Un communiqué sans objet, des questions sans réponses
Abdou Karim Sall est-il en conflit d’intérêts? Il semble s’en défendre à demi-mot.
«L’élevage de la faune sauvage, au même titre que la foresterie, est une activité agricole au sens large. Par conséquent, elle peut être effectuée par n’importe quel citoyen qui en a les capacités et dans les conditions requises», peut-on lire dans ce communiqué fleuve de trois pages.
La publication se contente seulement de revenir longuement sur les conditions et les procédures permettant au secteur privé de s’impliquer dans la gestion de la faune sénégalaise.
Approché par Sputnik, l’imam Ahmadou Makhtar Kanté, environnementaliste, dénonce un «communiqué sans objet» et muet sur les véritables questions posées par ce transfert chaotique.

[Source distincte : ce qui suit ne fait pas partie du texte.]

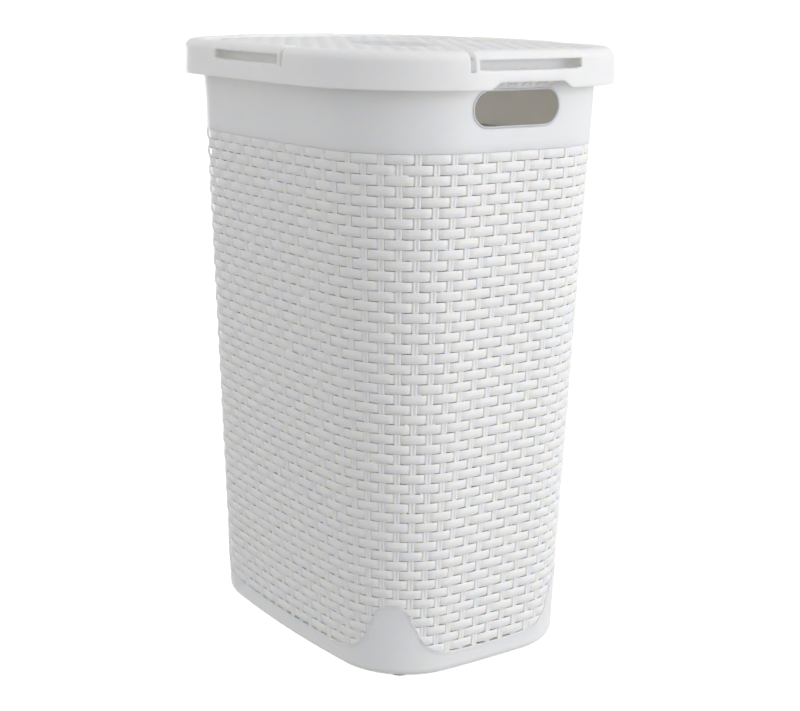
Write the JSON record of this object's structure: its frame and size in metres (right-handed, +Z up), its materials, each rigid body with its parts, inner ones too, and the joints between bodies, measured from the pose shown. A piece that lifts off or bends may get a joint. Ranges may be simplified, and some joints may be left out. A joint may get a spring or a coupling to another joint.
{
  "type": "laundry hamper with lid",
  "caption": "Tall tapered plastic laundry hamper with woven-look walls, oval handle holes in the short sides and a skirted lid hinged at the back.",
  "frame": {"origin": "on the floor, under the middle of the hamper", "axes": "+Z up; X along the long side; Y along the short side, with the front at -Y and the lid's hinge at +Y; the handle holes are in the +X and -X sides"},
  "size_m": [0.448, 0.349, 0.61],
  "materials": {
    "tub_plastic": "satin white moulded plastic",
    "lid_plastic": "satin white moulded plastic",
    "pin_steel": "plain drawn wire",
    "foot_rubber": "matt"
  },
  "bodies": {
    "hamper": {"tub": "tub_plastic", "hinge_bracket_left": "tub_plastic", "hinge_bracket_right": "tub_plastic", "foot_front_left": "foot_rubber", "foot_front_right": "foot_rubber", "foot_back_left": "foot_rubber", "foot_back_right": "foot_rubber"},
    "cover": {"lid": "lid_plastic", "badge": "lid_plastic", "hinge_pin_left": "pin_steel", "hinge_pin_right": "pin_steel"}
  },
  "joints": [
    {"name": "lid_hinge", "type": "hinge", "parent": "hamper", "child": "cover", "pos_m": [0, 0.164, 0.584], "axis": [-1, 0, 0], "range_deg": [0, 95]}
  ]
}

«Cette note du ministre est une esquive qui pèche par son silence éloquent sur le problème révélé. À coup sûr, elle ne restera pas dans les annales de la clarification annoncée au tout début du document comme étant le but de celui-ci. Il fallait juste reconnaître les faits, c’est-à-dire la mort de quelques gazelles oryx lors d’un transfert vers une ferme privée, puis annoncer une enquête administrative et indépendante sans délai. Mais apparemment, l’option choisie par le ministre ne semble pas privilégier la transparence.»
Pour Ahmadou Makhtar Kanté, le ministre «a sans doute raté l’occasion d’être le prophète Noé qui embarque des animaux dans l’arche pour les sauver du déluge. Osons espérer que cet épisode tragique n’annonce pas un autre déluge sur des animaux qui sont déjà si mal traités dans ce pays».
Le ministre de l’Environnement Abdou Karim Sall semble décidément résolu à empiler les casseroles sur son parcours. En septembre 2019, une pirogue surchargée et mise à l’eau alors que les conditions météorologiques n’étaient pas favorables, avait chaviré au large de l’île de La Madeleine (îlot Sarpan). Quatre personnes (pour 37 rescapées) avaient alors trouvé la mort. Une bonne partie de l’opinion l’avait considéré, à tort ou à raison, comme responsable moral du drame. Ce site touristique, qui fait face à la Corniche ouest de la capitale, est en effet sous la tutelle du ministère de l’Environnement.
Le Président Macky Sall avait débarqué sur les lieux pour constater les dégâts et promis à l’époque une enquête… dont on n’a plus entendu parler.